Write each line out again exactly as written.
*-*-*
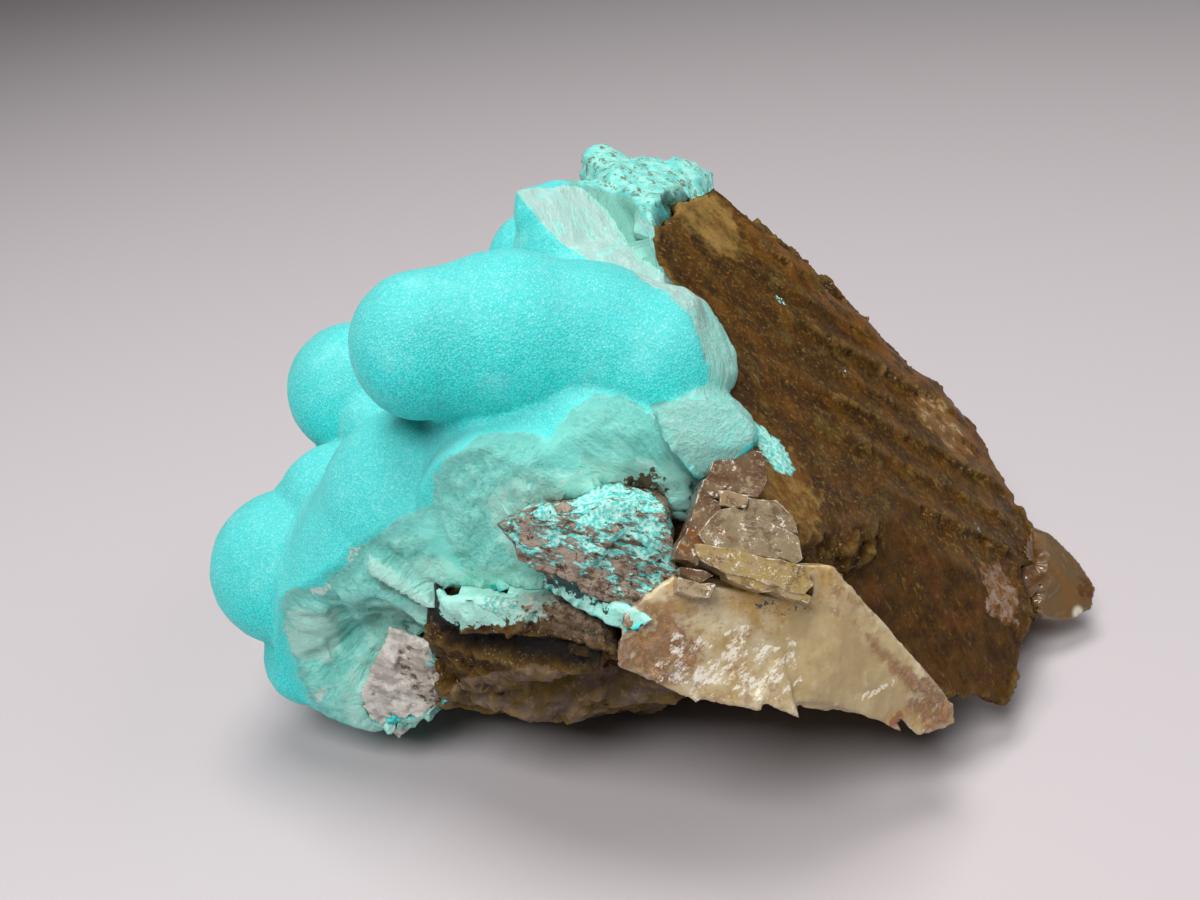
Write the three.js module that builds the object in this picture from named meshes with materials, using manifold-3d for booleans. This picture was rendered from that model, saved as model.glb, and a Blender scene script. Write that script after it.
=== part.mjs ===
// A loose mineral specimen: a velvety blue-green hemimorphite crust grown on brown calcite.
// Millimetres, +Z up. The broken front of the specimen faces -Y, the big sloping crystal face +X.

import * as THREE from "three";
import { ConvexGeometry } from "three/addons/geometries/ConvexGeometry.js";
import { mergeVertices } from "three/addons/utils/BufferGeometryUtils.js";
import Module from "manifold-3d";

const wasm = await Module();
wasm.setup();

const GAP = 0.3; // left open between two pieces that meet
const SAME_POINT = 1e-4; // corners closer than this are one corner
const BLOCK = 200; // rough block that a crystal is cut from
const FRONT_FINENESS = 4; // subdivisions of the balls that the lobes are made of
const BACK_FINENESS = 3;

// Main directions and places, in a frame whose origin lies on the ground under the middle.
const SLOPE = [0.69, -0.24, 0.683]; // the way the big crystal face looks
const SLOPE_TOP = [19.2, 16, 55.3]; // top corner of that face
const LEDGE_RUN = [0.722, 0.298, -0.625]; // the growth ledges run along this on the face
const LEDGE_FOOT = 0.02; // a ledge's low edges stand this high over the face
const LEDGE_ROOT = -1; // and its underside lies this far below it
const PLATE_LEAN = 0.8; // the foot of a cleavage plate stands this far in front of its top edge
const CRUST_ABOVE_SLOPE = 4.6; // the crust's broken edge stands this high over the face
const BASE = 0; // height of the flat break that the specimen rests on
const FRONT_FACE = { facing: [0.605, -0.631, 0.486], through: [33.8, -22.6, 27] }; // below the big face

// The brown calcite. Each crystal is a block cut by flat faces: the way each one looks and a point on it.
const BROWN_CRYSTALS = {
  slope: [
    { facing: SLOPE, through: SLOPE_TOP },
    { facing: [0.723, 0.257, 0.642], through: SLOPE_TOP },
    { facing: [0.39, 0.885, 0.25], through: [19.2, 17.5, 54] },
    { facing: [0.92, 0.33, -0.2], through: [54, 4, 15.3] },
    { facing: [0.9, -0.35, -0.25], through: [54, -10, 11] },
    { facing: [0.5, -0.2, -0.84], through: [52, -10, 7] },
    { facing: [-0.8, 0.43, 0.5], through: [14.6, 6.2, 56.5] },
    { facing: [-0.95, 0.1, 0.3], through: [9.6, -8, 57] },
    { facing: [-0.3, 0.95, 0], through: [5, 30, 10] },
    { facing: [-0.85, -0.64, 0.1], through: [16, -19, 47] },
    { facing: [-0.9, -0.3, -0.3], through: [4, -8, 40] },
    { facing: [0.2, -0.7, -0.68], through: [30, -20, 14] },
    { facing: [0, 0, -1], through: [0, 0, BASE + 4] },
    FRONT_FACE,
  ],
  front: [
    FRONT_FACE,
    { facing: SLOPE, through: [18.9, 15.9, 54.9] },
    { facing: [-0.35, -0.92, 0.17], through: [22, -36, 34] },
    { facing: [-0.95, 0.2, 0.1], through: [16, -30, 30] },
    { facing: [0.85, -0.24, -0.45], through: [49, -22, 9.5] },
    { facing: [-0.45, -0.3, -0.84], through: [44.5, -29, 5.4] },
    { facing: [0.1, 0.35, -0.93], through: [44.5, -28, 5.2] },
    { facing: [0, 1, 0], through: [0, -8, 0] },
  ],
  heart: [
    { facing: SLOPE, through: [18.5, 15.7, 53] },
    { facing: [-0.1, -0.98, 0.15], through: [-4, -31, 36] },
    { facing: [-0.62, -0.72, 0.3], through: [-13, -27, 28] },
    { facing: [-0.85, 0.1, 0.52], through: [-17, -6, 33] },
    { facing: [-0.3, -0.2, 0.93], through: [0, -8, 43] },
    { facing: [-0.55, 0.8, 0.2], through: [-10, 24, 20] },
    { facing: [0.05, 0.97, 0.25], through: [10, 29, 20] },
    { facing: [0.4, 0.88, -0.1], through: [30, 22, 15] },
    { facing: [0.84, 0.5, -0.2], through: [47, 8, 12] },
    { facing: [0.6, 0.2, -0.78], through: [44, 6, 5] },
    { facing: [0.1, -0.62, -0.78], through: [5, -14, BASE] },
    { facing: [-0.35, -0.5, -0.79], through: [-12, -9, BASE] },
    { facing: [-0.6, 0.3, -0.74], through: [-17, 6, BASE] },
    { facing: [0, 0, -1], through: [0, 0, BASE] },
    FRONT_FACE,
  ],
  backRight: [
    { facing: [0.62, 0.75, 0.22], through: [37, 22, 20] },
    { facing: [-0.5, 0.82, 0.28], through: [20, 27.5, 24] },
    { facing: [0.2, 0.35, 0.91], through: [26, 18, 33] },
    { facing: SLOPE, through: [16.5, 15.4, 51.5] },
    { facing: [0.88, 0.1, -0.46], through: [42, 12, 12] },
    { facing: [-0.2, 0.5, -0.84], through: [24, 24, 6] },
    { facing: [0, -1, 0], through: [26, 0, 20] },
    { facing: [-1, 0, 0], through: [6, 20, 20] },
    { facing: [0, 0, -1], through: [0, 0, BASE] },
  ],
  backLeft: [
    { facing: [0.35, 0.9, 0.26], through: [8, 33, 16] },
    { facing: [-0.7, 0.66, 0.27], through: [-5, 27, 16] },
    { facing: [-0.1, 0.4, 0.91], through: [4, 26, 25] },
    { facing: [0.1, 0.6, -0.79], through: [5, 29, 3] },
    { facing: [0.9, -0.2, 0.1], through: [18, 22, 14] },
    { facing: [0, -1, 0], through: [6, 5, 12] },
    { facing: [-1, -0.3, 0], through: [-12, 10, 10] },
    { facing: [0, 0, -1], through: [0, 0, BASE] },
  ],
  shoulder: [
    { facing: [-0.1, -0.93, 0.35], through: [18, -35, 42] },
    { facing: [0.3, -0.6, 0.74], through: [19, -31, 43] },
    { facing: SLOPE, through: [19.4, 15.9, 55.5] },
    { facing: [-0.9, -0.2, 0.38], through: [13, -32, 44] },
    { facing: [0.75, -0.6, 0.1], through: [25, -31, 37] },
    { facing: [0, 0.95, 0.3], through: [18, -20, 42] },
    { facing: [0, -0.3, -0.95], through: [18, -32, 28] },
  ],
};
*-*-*
Written answer:
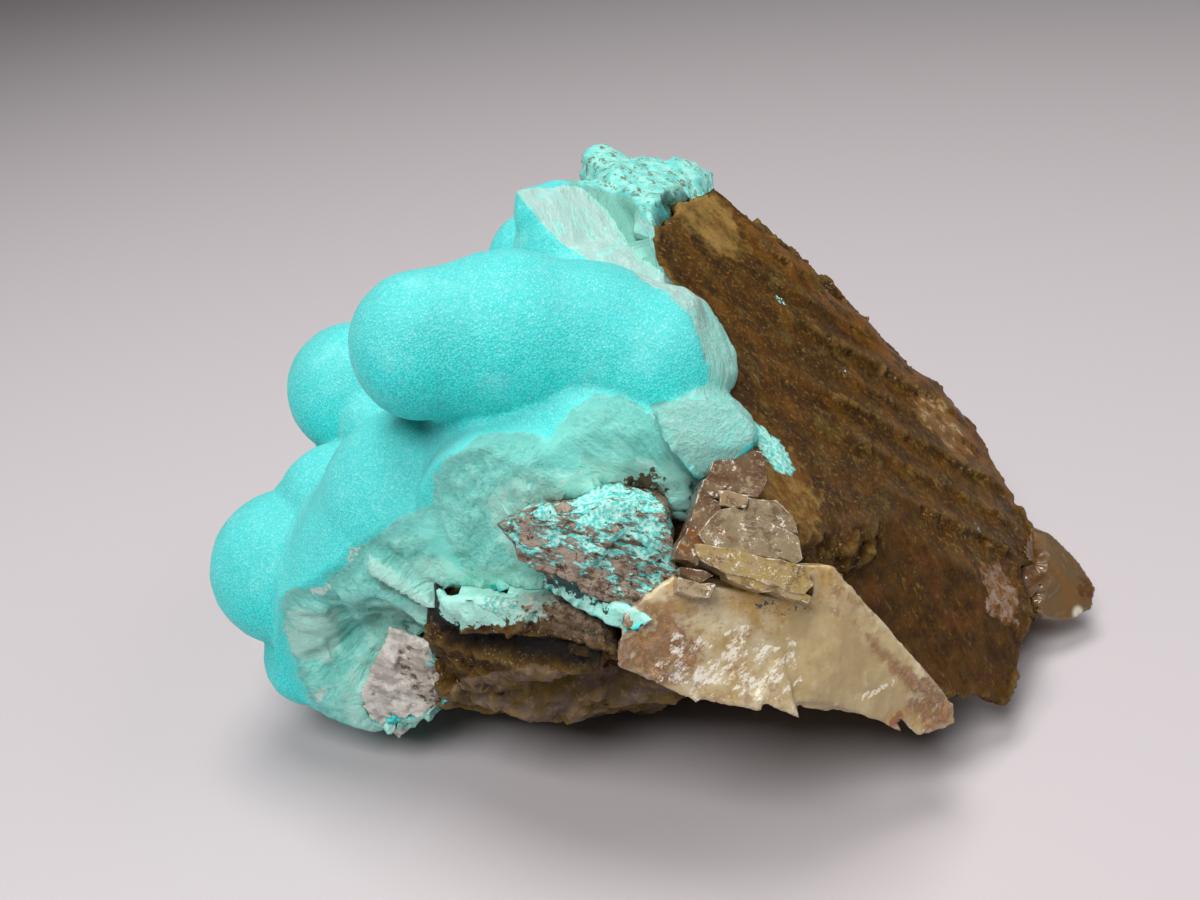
Write the three.js module that builds the object in this picture from named meshes with materials, using manifold-3d for booleans. This picture was rendered from that model, saved as model.glb, and a Blender scene script. Write that script after it.
=== part.mjs ===
// A loose mineral specimen: a velvety blue-green hemimorphite crust grown on brown calcite.
// Millimetres, +Z up. The broken front of the specimen faces -Y, the big sloping crystal face +X.

import * as THREE from "three";
import { ConvexGeometry } from "three/addons/geometries/ConvexGeometry.js";
import { mergeVertices } from "three/addons/utils/BufferGeometryUtils.js";
import Module from "manifold-3d";

const wasm = await Module();
wasm.setup();

const GAP = 0.3; // left open between two pieces that meet
const SAME_POINT = 1e-4; // corners closer than this are one corner
const BLOCK = 200; // rough block that a crystal is cut from
const FRONT_FINENESS = 4; // subdivisions of the balls that the lobes are made of
const BACK_FINENESS = 3;

// Main directions and places, in a frame whose origin lies on the ground under the middle.
const SLOPE = [0.69, -0.24, 0.683]; // the way the big crystal face looks
const SLOPE_TOP = [19.2, 16, 55.3]; // top corner of that face
const LEDGE_RUN = [0.722, 0.298, -0.625]; // the growth ledges run along this on the face
const LEDGE_FOOT = 0.02; // a ledge's low edges stand this high over the face
const LEDGE_ROOT = -1; // and its underside lies this far below it
const PLATE_LEAN = 0.8; // the foot of a cleavage plate stands this far in front of its top edge
const CRUST_ABOVE_SLOPE = 4.6; // the crust's broken edge stands this high over the face
const BASE = 0; // height of the flat break that the specimen rests on
const FRONT_FACE = { facing: [0.605, -0.631, 0.486], through: [33.8, -22.6, 27] }; // below the big face

// The brown calcite. Each crystal is a block cut by flat faces: the way each one looks and a point on it.
const BROWN_CRYSTALS = {
  slope: [
    { facing: SLOPE, through: SLOPE_TOP },
    { facing: [0.723, 0.257, 0.642], through: SLOPE_TOP },
    { facing: [0.39, 0.885, 0.25], through: [19.2, 17.5, 54] },
    { facing: [0.92, 0.33, -0.2], through: [54, 4, 15.3] },
    { facing: [0.9, -0.35, -0.25], through: [54, -10, 11] },
    { facing: [0.5, -0.2, -0.84], through: [52, -10, 7] },
    { facing: [-0.8, 0.43, 0.5], through: [14.6, 6.2, 56.5] },
    { facing: [-0.95, 0.1, 0.3], through: [9.6, -8, 57] },
    { facing: [-0.3, 0.95, 0], through: [5, 30, 10] },
    { facing: [-0.85, -0.64, 0.1], through: [16, -19, 47] },
    { facing: [-0.9, -0.3, -0.3], through: [4, -8, 40] },
    { facing: [0.2, -0.7, -0.68], through: [30, -20, 14] },
    { facing: [0, 0, -1], through: [0, 0, BASE + 4] },
    FRONT_FACE,
  ],
  front: [
    FRONT_FACE,
    { facing: SLOPE, through: [18.9, 15.9, 54.9] },
    { facing: [-0.35, -0.92, 0.17], through: [22, -36, 34] },
    { facing: [-0.95, 0.2, 0.1], through: [16, -30, 30] },
    { facing: [0.85, -0.24, -0.45], through: [49, -22, 9.5] },
    { facing: [-0.45, -0.3, -0.84], through: [44.5, -29, 5.4] },
    { facing: [0.1, 0.35, -0.93], through: [44.5, -28, 5.2] },
    { facing: [0, 1, 0], through: [0, -8, 0] },
  ],
  heart: [
    { facing: SLOPE, through: [18.5, 15.7, 53] },
    { facing: [-0.1, -0.98, 0.15], through: [-4, -31, 36] },
    { facing: [-0.62, -0.72, 0.3], through: [-13, -27, 28] },
    { facing: [-0.85, 0.1, 0.52], through: [-17, -6, 33] },
    { facing: [-0.3, -0.2, 0.93], through: [0, -8, 43] },
    { facing: [-0.55, 0.8, 0.2], through: [-10, 24, 20] },
    { facing: [0.05, 0.97, 0.25], through: [10, 29, 20] },
    { facing: [0.4, 0.88, -0.1], through: [30, 22, 15] },
    { facing: [0.84, 0.5, -0.2], through: [47, 8, 12] },
    { facing: [0.6, 0.2, -0.78], through: [44, 6, 5] },
    { facing: [0.1, -0.62, -0.78], through: [5, -14, BASE] },
    { facing: [-0.35, -0.5, -0.79], through: [-12, -9, BASE] },
    { facing: [-0.6, 0.3, -0.74], through: [-17, 6, BASE] },
    { facing: [0, 0, -1], through: [0, 0, BASE] },
    FRONT_FACE,
  ],
  backRight: [
    { facing: [0.62, 0.75, 0.22], through: [37, 22, 20] },
    { facing: [-0.5, 0.82, 0.28], through: [20, 27.5, 24] },
    { facing: [0.2, 0.35, 0.91], through: [26, 18, 33] },
    { facing: SLOPE, through: [16.5, 15.4, 51.5] },
    { facing: [0.88, 0.1, -0.46], through: [42, 12, 12] },
    { facing: [-0.2, 0.5, -0.84], through: [24, 24, 6] },
    { facing: [0, -1, 0], through: [26, 0, 20] },
    { facing: [-1, 0, 0], through: [6, 20, 20] },
    { facing: [0, 0, -1], through: [0, 0, BASE] },
  ],
  backLeft: [
    { facing: [0.35, 0.9, 0.26], through: [8, 33, 16] },
    { facing: [-0.7, 0.66, 0.27], through: [-5, 27, 16] },
    { facing: [-0.1, 0.4, 0.91], through: [4, 26, 25] },
    { facing: [0.1, 0.6, -0.79], through: [5, 29, 3] },
    { facing: [0.9, -0.2, 0.1], through: [18, 22, 14] },
    { facing: [0, -1, 0], through: [6, 5, 12] },
    { facing: [-1, -0.3, 0], through: [-12, 10, 10] },
    { facing: [0, 0, -1], through: [0, 0, BASE] },
  ],
  shoulder: [
    { facing: [-0.1, -0.93, 0.35], through: [18, -35, 42] },
    { facing: [0.3, -0.6, 0.74], through: [19, -31, 43] },
    { facing: SLOPE, through: [19.4, 15.9, 55.5] },
    { facing: [-0.9, -0.2, 0.38], through: [13, -32, 44] },
    { facing: [0.75, -0.6, 0.1], through: [25, -31, 37] },
    { facing: [0, 0.95, 0.3], through: [18, -20, 42] },
    { facing: [0, -0.3, -0.95], through: [18, -32, 28] },
  ],
};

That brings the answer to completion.